#Hackgate:#Murdoch tabloid private eye to reveal hacking orders
(Reuters) - The private detective jailed for illegally intercepting voicemail messages on behalf of a journalist at one of Rupert Murdoch's newspapers has been ordered to reveal who asked him to carry out the phone-hacking.
The demand by London's High Court will shed further light on how widespread the hacking practice was at the News of the World tabloid and add to the pressure on News International, the British newspaper arm of Murdoch's News Corp.
Glenn Mulcaire was jailed in 2007 along with the paper's ex-royal correspondent Clive Goodman for illegally accessing the voicemails of royal aides and five other figures including the model Elle Macpherson.
Lawyers for actor Steve Coogan, who believes he is a victim of phone-hacking and is suing News International, said on Friday the court had refused Mulcaire leave to appeal against a decision ordering him to reveal who instructed him to hack the phones.
John Kelly of law firm Schillings told Reuters that Mulcaire would have to answer their questions in a formal document to be filed at the court before September. This should be available for the public to see.
"He will now have to identify exactly who at the News of the World asked him to access the mobile phones of the named individuals and who he provided the information to at the News of the World," Kelly said.
"Mr Mulcaire is due to provide these answers by the end of the month and we await his answers with interest."

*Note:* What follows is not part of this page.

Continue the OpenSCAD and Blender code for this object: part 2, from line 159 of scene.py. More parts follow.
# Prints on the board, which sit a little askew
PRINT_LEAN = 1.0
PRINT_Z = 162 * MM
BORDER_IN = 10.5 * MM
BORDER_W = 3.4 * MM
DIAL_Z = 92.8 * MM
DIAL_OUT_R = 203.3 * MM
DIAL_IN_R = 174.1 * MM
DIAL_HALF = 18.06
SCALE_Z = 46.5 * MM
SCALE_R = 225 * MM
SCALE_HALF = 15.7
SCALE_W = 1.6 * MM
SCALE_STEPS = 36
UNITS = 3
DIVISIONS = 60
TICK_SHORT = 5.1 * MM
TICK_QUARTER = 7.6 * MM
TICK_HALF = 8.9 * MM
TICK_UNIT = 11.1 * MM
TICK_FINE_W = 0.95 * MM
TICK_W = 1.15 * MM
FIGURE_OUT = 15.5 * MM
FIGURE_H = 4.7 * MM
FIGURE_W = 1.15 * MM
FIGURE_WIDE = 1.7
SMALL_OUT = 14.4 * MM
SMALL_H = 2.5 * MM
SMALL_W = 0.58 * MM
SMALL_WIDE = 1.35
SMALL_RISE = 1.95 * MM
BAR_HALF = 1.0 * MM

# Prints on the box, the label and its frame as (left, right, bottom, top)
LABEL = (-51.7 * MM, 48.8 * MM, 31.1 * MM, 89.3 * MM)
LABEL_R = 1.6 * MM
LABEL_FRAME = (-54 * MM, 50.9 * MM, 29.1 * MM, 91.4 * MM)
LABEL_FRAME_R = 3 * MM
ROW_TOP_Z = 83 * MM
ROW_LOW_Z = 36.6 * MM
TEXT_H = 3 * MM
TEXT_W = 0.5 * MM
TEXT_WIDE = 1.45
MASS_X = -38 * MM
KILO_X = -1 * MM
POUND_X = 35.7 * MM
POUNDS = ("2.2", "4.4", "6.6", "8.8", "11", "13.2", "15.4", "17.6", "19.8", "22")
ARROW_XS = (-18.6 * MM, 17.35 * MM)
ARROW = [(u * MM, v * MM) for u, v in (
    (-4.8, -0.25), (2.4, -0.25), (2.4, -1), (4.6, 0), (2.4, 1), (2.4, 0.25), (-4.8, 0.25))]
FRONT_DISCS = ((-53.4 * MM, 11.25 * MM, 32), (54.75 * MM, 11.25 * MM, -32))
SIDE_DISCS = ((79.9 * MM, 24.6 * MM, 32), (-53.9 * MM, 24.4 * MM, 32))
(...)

After Mulcaire and Goodman's conviction in 2007, News International repeatedly insisted that phone-hacking was limited to a single rogue reporter.

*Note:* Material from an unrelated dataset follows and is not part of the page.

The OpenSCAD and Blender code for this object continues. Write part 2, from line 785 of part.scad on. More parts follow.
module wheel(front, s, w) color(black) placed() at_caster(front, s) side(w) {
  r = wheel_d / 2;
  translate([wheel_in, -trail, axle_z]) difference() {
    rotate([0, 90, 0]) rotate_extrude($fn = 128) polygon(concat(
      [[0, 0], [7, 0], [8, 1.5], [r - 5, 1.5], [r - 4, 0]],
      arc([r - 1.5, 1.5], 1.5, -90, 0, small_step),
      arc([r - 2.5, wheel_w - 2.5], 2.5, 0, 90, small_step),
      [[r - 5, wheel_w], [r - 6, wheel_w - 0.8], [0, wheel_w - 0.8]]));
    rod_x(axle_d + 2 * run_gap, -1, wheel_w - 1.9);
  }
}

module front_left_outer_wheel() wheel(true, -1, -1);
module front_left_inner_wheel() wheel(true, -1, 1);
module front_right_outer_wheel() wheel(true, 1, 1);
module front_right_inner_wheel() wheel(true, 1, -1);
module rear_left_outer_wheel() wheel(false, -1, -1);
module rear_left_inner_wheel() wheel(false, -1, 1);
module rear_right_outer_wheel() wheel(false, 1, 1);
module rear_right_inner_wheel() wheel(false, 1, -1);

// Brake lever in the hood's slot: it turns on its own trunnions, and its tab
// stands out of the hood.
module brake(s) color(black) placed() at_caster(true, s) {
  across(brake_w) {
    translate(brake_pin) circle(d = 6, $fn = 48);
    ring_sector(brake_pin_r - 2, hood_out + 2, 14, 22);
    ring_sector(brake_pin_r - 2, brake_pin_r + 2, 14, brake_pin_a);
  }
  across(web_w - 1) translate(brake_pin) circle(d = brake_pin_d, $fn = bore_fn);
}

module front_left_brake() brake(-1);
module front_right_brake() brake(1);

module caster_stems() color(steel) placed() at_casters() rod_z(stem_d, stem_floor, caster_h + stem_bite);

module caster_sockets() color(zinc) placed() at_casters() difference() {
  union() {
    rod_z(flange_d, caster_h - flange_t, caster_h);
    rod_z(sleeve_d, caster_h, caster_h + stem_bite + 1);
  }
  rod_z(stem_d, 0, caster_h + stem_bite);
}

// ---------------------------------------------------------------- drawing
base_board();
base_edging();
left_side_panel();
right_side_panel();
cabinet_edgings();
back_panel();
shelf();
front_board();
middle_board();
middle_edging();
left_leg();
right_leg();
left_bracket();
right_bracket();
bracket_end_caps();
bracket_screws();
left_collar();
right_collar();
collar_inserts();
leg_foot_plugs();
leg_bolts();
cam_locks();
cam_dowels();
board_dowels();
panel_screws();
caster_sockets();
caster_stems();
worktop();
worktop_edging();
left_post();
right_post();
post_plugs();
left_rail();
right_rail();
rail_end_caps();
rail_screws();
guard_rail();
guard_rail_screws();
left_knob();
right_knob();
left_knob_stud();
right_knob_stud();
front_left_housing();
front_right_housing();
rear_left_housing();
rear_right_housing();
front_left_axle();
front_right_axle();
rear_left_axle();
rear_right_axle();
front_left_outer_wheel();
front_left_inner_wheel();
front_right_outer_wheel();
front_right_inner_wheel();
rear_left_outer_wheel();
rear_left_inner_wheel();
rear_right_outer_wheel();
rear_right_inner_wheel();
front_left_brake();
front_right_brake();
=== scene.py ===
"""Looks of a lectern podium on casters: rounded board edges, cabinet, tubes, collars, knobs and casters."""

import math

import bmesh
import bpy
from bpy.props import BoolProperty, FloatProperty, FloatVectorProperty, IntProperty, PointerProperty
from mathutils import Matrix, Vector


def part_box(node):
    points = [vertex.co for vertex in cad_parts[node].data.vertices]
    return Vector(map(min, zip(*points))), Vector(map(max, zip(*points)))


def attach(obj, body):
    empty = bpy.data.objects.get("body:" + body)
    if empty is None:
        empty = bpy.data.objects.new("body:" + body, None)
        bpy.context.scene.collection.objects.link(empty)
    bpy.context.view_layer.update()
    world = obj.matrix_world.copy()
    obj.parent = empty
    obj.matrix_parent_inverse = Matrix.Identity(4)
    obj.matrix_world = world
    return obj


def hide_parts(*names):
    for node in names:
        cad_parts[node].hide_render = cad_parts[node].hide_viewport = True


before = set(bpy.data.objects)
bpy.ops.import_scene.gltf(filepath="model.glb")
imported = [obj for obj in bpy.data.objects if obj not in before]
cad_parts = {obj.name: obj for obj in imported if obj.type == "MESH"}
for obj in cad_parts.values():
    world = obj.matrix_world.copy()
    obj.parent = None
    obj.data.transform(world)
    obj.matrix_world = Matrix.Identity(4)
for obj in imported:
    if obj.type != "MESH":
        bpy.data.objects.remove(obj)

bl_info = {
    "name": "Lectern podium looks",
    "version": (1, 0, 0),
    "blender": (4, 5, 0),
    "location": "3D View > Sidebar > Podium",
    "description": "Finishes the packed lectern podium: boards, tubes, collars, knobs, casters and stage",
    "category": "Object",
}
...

But in the face of civil action from Coogan and other figures, the company admitted earlier this year it had evidence that the practice was more widespread, prompting a new police inquiry.
Some executives, including Murdoch's son James, chairman of News International, are facing accusations that they knew about the illegal activities at a far earlier date than they had previously admitted.
Other senior figures, including former editorial staff on the now defunct paper, have been arrested by police probing the allegations.
On Thursday, News International confirmed it was being sued by Mulcaire for ceasing to pay his legal fees in July after James Murdoch told a parliamentary committee he was surprised the company was still footing the bill.